La firme decisión parlamentaria de convertir el gofio en un alimento básico, digno de una mesa con garantías vitamínicas, es un primer paso para adquirir conciencia sobre la gran mutación que se desarrolla entre la población grancanaria: punto arriba punto abajo, somos líderes en España en obesidad, destacamos en obesidad mórbida y tenemos unas cifras más que preocupantes en lo que se refiere al asentamiento del mal entre niños. Me parecería de un vivir en otro país que la medida acordada por unanimidad sea sólo cuestión de levantar la industria del molino, muy en horas bajas, y no un asunto de salud y de rentabilidad presupuestaria. La obesidad, más los trastornos orgánicos que acarrea, amenaza con hacer del sistema público sanitario de Canarias un saco sin fondo, exhausto al tener que afrontar sin fin las patologías debidas al mal comer. Pero no es un expediente cuya resolución corresponda sólo a los gestores sanitarios, hay pendiente una reflexión antropológica sobre cuáles han sido las causas que hacen que los grancanarios sean de los que peor se alimentan del territorio español. No en el sentido de pasar hambre, sino en el de llenar el carro de la compra de toda la gama de repostería y grasas, con manifiesta ausencia de verduras y otros alimentos no dañinos.

La obesidad que rompe arterias no provoca sonrojo. Usted va por la calle o va a darse un baño a la playa, y no deja de asombrarse frente a casos singulares que no esconden su físico desbordado. Su primer pensamiento es que la autoestima del afectado camina hacia el lugar correcto y que no sufre, aparentemente, de ningún tipo de aislamiento por su condición de obeso. Pero a continuación se dice: dicha felicidad no le deja otro destino que ser un enfermo crónico, que no realiza ningún esfuerzo extra para salir de unos hábitos alimenticios que perturban su salud, y que le llevan a un peregrinaje alocado por consultas con regímenes estrambóticos que, en modo alguno, son la panacea para reconducir su mal. La cronificación de la obesidad, seguidamente, se establece en la unidad familiar, no sólo por unos hábitos de alimentación comunes, sino también por la aceptación, a veces resignación personal, de que se puede vivir con muchos kilos de más. Una conclusión que encierra, por supuesto, la idea de que no hay rechazo estético y de que siempre va estar un médico de la sanidad pública preparado para atender las consecuencias. A veces hay realidades que le llevan a saber que es diferente: por ejemplo, tener que pagar dos sillones en un avión comercial para poder encajar su exceso de kilos corporal. Para los especialistas en nutrición, para los investigadores de una afamada cátedra, la gran mutación es un gran puzle: exceso de sedentarismo ante el televisor y el ordenador; cercanía de los domicilios a los centros comerciales que expanden la comida rápida; aculturización gastronómica; exceso de trabajo, y como consecuencia de ello, falta de tiempo para organizar la dieta doméstica; mayor tolerancia social de la obesidad...

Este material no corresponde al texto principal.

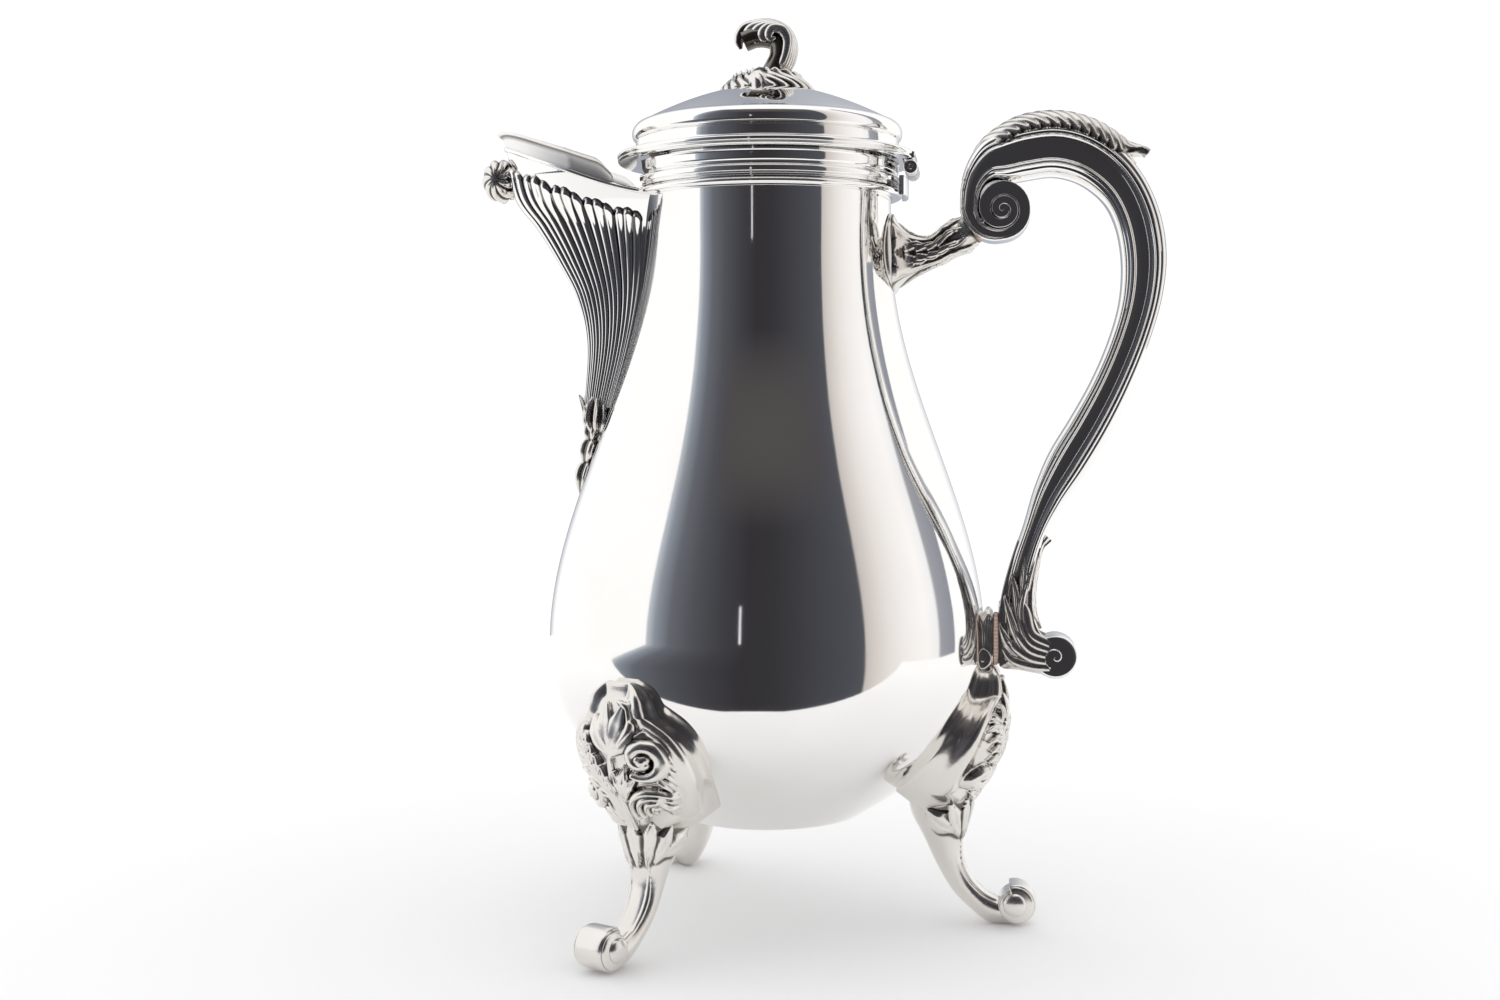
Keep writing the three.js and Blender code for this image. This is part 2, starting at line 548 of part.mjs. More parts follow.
const PLATE_HALF_WIDTH = 8.6;
const PLATE_HALF_HEIGHT = 11.4;
const PLATE_THICKNESS = 1.6;
const plateShape = solidOf(new THREE.SphereGeometry(1, 20, 12).scale(40, PLATE_HALF_WIDTH, PLATE_HALF_HEIGHT)
  .translate(NECK_RADIUS, 0, plateZ));
const sheathLow = plateZ - PLATE_HALF_HEIGHT - 1.6;
const sheathHigh = plateZ + PLATE_HALF_HEIGHT + 1.6;
const neckSheath = turned([...bodyProfile(GAP, 8, sheathLow, sheathHigh),
  ...bodyProfile(GAP + PLATE_THICKNESS, 8, sheathLow, sheathHigh).reverse(),
  [bodyRadius(sheathLow) + GAP, sheathLow]], BODY_SEGMENTS);
const rightHalf = block(60, 60, 60, NECK_RADIUS + 10, 0, plateZ);
addPiece('handle_upper_plate', geometryOf(neckSheath.intersect(plateShape).intersect(rightHalf)), castSilver);

// the arm's outline runs out from the plate; its places along the arm are shares of its length
const armRoot = bodyRadius(plateZ) + 2 * GAP + PLATE_THICKNESS;
const armLength = upperJoint[0] - armRoot;
const armAt = (share) => armRoot + share * armLength;
const armOutline = [
  ...smooth([[armAt(-0.07), plateZ + 10.2], [armAt(0.16), plateZ + 6.6], [armAt(0.41), plateZ + 4],
    [armAt(0.63), plateZ + 9.4], [upperJoint[0] - 2.5, upperJoint[1] + 3.9]], 8),
  [upperJoint[0] + 2.5, upperJoint[1] - 3.9],
  ...smooth([[upperJoint[0] - 3, upperJoint[1] - 7.2], [armAt(0.61), plateZ - 2.8],
    [armAt(0.34), plateZ - 6.4], [armAt(0.16), plateZ - 8.6], [armAt(-0.07), plateZ - 10.8]], 8),
];
const neckSheathSeat = turned([[0, plateZ - 20],
  ...bodyProfile(2 * GAP + PLATE_THICKNESS, 10, plateZ - 20, plateZ + 20), [0, plateZ + 20]], BODY_SEGMENTS);
const armBlank = plate(armOutline, SOCKET_WIDTH).subtract(neckSheathSeat);
addPiece('handle_upper_socket', geometryOf(armBlank.subtract(acrossUpper(0, 20, 20, 40))
  .subtract(tenonUpper(TENON_RADIUS + GAP, TENON_LENGTH + 2 * GAP))
  .subtract(rivetAt(RIVET_RADIUS + GAP, ...upperSocketRivet, 40))), castSilver);
addPiece('handle_upper_insulator', geometryOf(acrossUpper(GAP, INSULATOR_THICKNESS, JOINT_HALF, SOCKET_WIDTH)
  .add(tenonUpper(TENON_RADIUS, TENON_LENGTH))
  .subtract(rivetAt(RIVET_RADIUS + GAP, ...upperSocketRivet, 40))
  .subtract(rivetAt(RIVET_RADIUS + GAP, ...upperGripRivet, 40))), insulation);
addPiece('handle_upper_socket_rivet', geometryOf(rivetAt(RIVET_RADIUS, ...upperSocketRivet, SOCKET_WIDTH)),
  silver);
addPiece('handle_upper_grip_rivet', geometryOf(rivetAt(RIVET_RADIUS, ...upperGripRivet, GRIP_WIDTH)), silver);

const lowerBlank = block(10, GRIP_WIDTH, 2 * LOWER_HALF + 0.6, lowerJointX - 5, 0, lowerJointZ);
addPiece('handle_lower_socket', geometryOf(lowerBlank.subtract(bodySeat)), castSilver);
const lowerTenon = (radius, length) => solidOf(new THREE.CylinderGeometry(radius, radius, length, 16)
  .rotateZ(Math.PI / 2).translate(lowerJointX + GAP + length / 2, 0, lowerJointZ));
addPiece('handle_lower_insulator', geometryOf(block(INSULATOR_THICKNESS, GRIP_WIDTH, 2 * LOWER_HALF,
  lowerJointX + GAP + INSULATOR_THICKNESS / 2, 0, lowerJointZ)
  .add(lowerTenon(TENON_RADIUS, INSULATOR_THICKNESS + TENON_LENGTH))
  .subtract(rivetAt(RIVET_RADIUS + GAP, ...lowerGripRivet, 40))), insulation);
addPiece('handle_lower_grip_rivet', geometryOf(rivetAt(RIVET_RADIUS, ...lowerGripRivet, GRIP_WIDTH)), silver);

// ---------------------------------------------------------------- handle grip
// both edges of the C-scroll: distances are measured back from its furthest reach, and heights are those
// of a grip whose joints stand at UPPER_DRAWN and LOWER_DRAWN, stretched between them to fit the pot
const UPPER_DRAWN = 205.4;
const LOWER_DRAWN = 93;
const lowerGripZ = lowerJointZ + LOWER_HALF;
function gripHeight(z) {
  if (z >= UPPER_DRAWN) return z - UPPER_DRAWN + upperJoint[1];
  if (z <= LOWER_DRAWN) return z - LOWER_DRAWN + lowerGripZ;
  return THREE.MathUtils.mapLinear(z, LOWER_DRAWN, UPPER_DRAWN, lowerGripZ, upperJoint[1]);
}
const out = (distance) => gripReach - distance;
const fitted = (points) => points.map(([x, z]) => [x, gripHeight(z)]);
const gripOuter = smooth(fitted([[out(59.4), 209.5], [out(60), 216], [out(58.6), 223.5], [out(54), 230],
  [out(45), 235.2], [out(34), 237], [out(23), 234.8], [out(13), 228.6], [out(5.6), 218.6], [out(1.2), 207],
  [out(0), 197], [out(1), 186], [out(4), 175], [out(9.4), 160.5], [out(16.6), 144.5], [out(26), 129.8],
  [out(33.6), 118.6], [out(37.6), 107], [out(38.8), 97], [out(37.6), 90], [out(35.2), 85.5]]), 60);
// points of a circle in the handle's plane, between two angles
function arc([centreX, centreZ], radius, from, to, steps) {
  return Array.from({ length: steps + 1 }, (_, i) => {
    const angle = from + ((to - from) * i) / steps;
    return [centreX + radius * Math.cos(angle), centreZ + radius * Math.sin(angle)];
  });
}
const LOWER_SCROLL_RADIUS = 6.3;
const lowerScroll = arc([out(31.7), gripHeight(80.5)], LOWER_SCROLL_RADIUS, 1.9, -1.7, 14);
const gripStart = lowerJointX + 2 * GAP + INSULATOR_THICKNESS;
const gripInner = smooth([[out(40), gripHeight(76)], [gripStart + 3, gripHeight(76.6)],
  [gripStart, lowerJointZ - LOWER_HALF]], 4);
const gripArch = smooth(fitted([[gripStart, LOWER_DRAWN], [out(46.9), 97], [out(44.6), 108.4],
  [out(40.1), 120.3], [out(37.2), 131], [out(33), 141.6], [out(27.4), 151.8], [out(21.8), 162],
  [out(17.4), 172], [out(14.6), 182], [out(13.6), 191], [out(14), 199], [out(16), 206], [out(19.4), 212.4],
  [out(25), 217.8], [out(32), 220.4], [out(38), 219.6], [out(42.2), 217.6]]), 44);
const VOLUTE_RADIUS = 8.9;
const volute = arc([out(47.9), gripHeight(210.8)], VOLUTE_RADIUS, 0.62, -2.08, 12);
const gripBlank = plate([...gripOuter, ...lowerScroll, ...gripInner, ...gripArch, ...volute], GRIP_WIDTH);
addPiece('handle_grip', geometryOf(gripBlank
  .subtract(acrossUpper(-20, 20 + 2 * GAP + INSULATOR_THICKNESS, 20, 40))
  .subtract(tenonUpper(TENON_RADIUS + GAP, TENON_LENGTH + 2 * GAP))
  .subtract(rivetAt(RIVET_RADIUS + GAP, ...upperGripRivet, 40))
  .subtract(lowerTenon(TENON_RADIUS + GAP, INSULATOR_THICKNESS + TENON_LENGTH + GAP))
  .subtract(rivetAt(RIVET_RADIUS + GAP, ...lowerGripRivet, 40))), silver);

// a cast leaf lying along the outer edge, with a free tip beyond one end of it
function leafAlong(edge, tip, tipFirst) {
  const normals = edge.map((point, i) => {
    const before = edge[Math.max(i - 1, 0)];
    const after = edge[Math.min(i + 1, edge.length - 1)];
    const dx = after[0] - before[0];
    const dz = after[1] - before[1];
    const length = Math.hypot(dx, dz);
    return [-dz / length, dx / length];
  });
  const lay = (offset) => edge.map(([x, z], i) => [x + normals[i][0] * offset, z + normals[i][1] * offset]);
  const back = lay(GAP + LEAF_THICKNESS).reverse();
  return plate(tipFirst ? [tip, ...lay(GAP), ...back] : [...lay(GAP), tip, ...back], LEAF_WIDTH);
}
const topEdge = gripOuter.filter(([x, z]) => z > gripHeight(221) && x < out(7.5));
addPiece('thumb_leaf', geometryOf(leafAlong(topEdge, [out(1.4), gripHeight(224.6)], false)), castSilver);
const onTail = ([x, z]) => z > gripHeight(89) && z < gripHeight(108) && x < out(30);
const tailTip = [out(33.2), gripHeight(114.6)];
addPiece('handle_tail_leaf', geometryOf(leafAlong(gripOuter.filter(onTail), tailTip, true)), castSilver);

// ---------------------------------------------------------------- origin
const box = new THREE.Box3().setFromObject(pot);
pot.position.set(-(box.min.x + box.max.x) / 2, -(box.min.y + box.max.y) / 2, -box.min.z);
pot.updateMatrixWorld(true);

export default pot;
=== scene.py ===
"""Silver coffee pot: the looks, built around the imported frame.

The pot is drawn in millimetres about its own axis of revolution (handle towards +X, spout towards -X)
and put into the frame by place(), which takes the axis from the lid's CAD box.
"""
import json
import math

import bpy
import numpy as np
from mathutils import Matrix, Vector


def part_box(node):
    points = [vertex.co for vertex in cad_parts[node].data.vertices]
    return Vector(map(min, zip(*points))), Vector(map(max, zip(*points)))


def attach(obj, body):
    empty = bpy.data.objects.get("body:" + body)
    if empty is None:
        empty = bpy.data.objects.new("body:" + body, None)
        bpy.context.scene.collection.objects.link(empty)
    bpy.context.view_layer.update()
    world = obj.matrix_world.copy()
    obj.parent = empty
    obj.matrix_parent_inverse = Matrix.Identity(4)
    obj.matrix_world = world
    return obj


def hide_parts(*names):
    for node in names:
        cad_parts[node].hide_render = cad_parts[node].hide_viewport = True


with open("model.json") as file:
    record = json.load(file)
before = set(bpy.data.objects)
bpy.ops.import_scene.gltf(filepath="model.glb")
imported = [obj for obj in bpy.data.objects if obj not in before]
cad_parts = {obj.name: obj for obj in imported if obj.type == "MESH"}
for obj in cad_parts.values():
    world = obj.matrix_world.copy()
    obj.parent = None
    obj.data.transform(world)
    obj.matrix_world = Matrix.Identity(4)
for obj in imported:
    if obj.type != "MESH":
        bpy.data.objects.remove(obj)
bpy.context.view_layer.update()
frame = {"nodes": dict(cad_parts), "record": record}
MM = 0.001
TAU = 2 * math.pi

# ------------------------------------------------------------------ sizes, from the frame
dome_low, dome_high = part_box("lid_dome")
AXIS_X = (dome_low.x + dome_high.x) / 2 / MM


def low_high(node, axis):
    """A CAD node's lowest and highest coordinate along one axis, in mm from the pot's axis."""
    low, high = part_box(node)
    shift = AXIS_X if axis == 0 else 0
    return low[axis] / MM - shift, high[axis] / MM - shift


BOTTOM_Z = low_high("body_lower_shell", 2)[0]
RIM_Z = low_high("body_upper_shell", 2)[1]
NECK_Z = RIM_Z - 21
BELLY_RADIUS = 65
BELLY_Z = 84
BASE_RADIUS = 26
NECK_RADIUS = 36.8
BOWL_POWER = 2.4
SHOULDER_POWER = 0.955
WALL = 1.2
FLANGE_BASE, FLANGE_TOP = low_high("lid_flange", 2)
FLANGE_RADIUS = low_high("lid_flange", 1)[1]
DOME_BASE, DOME_TOP = low_high("lid_dome", 2)
DOME_RADIUS = low_high("lid_dome", 1)[1]
CROWN_RADIUS = DOME_RADIUS - 3.3  # where the dome leaves its rolled edge
CROWN_BASE = DOME_BASE + 5.5
BEZEL_RADIUS = low_high("lid_bezel", 1)[1]
RIVET_RADIUS = 0.8
PIN = [sum(low_high("hinge_pin", axis)) / 2 for axis in range(3)]
KNUCKLE_RADIUS = (low_high("hinge_body_knuckle_3", 2)[1] - low_high("hinge_body_knuckle_3", 2)[0]) / 2
HINGE_HALF = low_high("hinge_body_knuckle_5", 1)[1]


# ------------------------------------------------------------------ camera and stage
CAMERA_DISTANCE = 562
CAMERA_HEIGHT = 150
CAMERA_SWING = math.radians(7)  # towards the handle from straight across
LENS = 45
SENSOR = 36
PITCH = math.radians(2.47)
YAW = math.radians(0.52)


def place(x, y, z):
    """A point in mm about the pot's axis, in the frame, in metres."""
    return Vector(((x + AXIS_X) * MM, y * MM, z * MM))


def make_camera():
    data = bpy.data.cameras.new("camera")
    data.lens = LENS
    data.sensor_width = SENSOR
    data.sensor_fit = "HORIZONTAL"
    data.clip_start = 0.01
    camera = bpy.data.objects.new("camera", data)
    camera.location = place(
        CAMERA_DISTANCE * math.sin(CAMERA_SWING),
        -CAMERA_DISTANCE * math.cos(CAMERA_SWING),
        CAMERA_HEIGHT,
    )
    camera.rotation_euler = (math.pi / 2 - PITCH, 0, CAMERA_SWING + YAW)
    bpy.context.scene.collection.objects.link(camera)
    bpy.context.scene.camera = camera


make_camera()


# ------------------------------------------------------------------ materials
def new_material(name):
    material = bpy.data.materials.new(name)
    material.use_nodes = True
    nodes = material.node_tree.nodes
    return material, nodes, material.node_tree.links, nodes["Principled BSDF"]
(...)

Llegar a la gran mutación no debe acomplejarnos, pues Estados Unidos, la gran potencia, tiene en la obesidad uno de los grandes pilares de su contradicción social. Otra cosa es quedarnos de brazos cruzados, y contemplar cómo los porcentajes, los índices, los estudios, los informes y las tesis doctorales nos devoran con conclusiones científicas a las que ningún departamento público hace caso. Estrenarse con el gofio demuestra dos cuestiones: que los representantes de la autonomía empiezan a pensar en clave de problema y, segundo, que el alimento más antiguo de los isleños viene a ser un corcho en un mar oscuro a la hora de afrontar la situación. Hace unos días, un programa de televisión sacaba a la luz las consecuencias de la mala alimentación y del desorden alimenticio en un barrio como el de Jinámar, al parecer con la mayor tasa de obesidad de España. Lejos de ponerse a la defensiva y de sacar enseguida la antorcha de la campaña difamatoria deberíamos, de entrada, reflexionar sobre la vinculación en Gran Canaria de la obesidad con dramas derivados, principalmente, del paro y sus desajustes económicos, y a continuación con todo el catálogo de marginalidades que derivan del tronco de la crisis económica. Un especialista me decía hace poco: antes, una persona gruesa, con kilos de más, era asimilada socialmente, de manera equivocada e ignorante, bajo el epígrafe de sana. Bien, pues ahora, comentaba, la idea debe ir a la inversa: un individuo desbordado debe ser catalogado como enfermo, debe adquirir conciencia de que sus constantes vitales están en zona de alerta, y además es necesario que reciba el consejo de su entorno más cercano de cara a una solución. Llegar a ello, concluía el especialista, es muy difícil.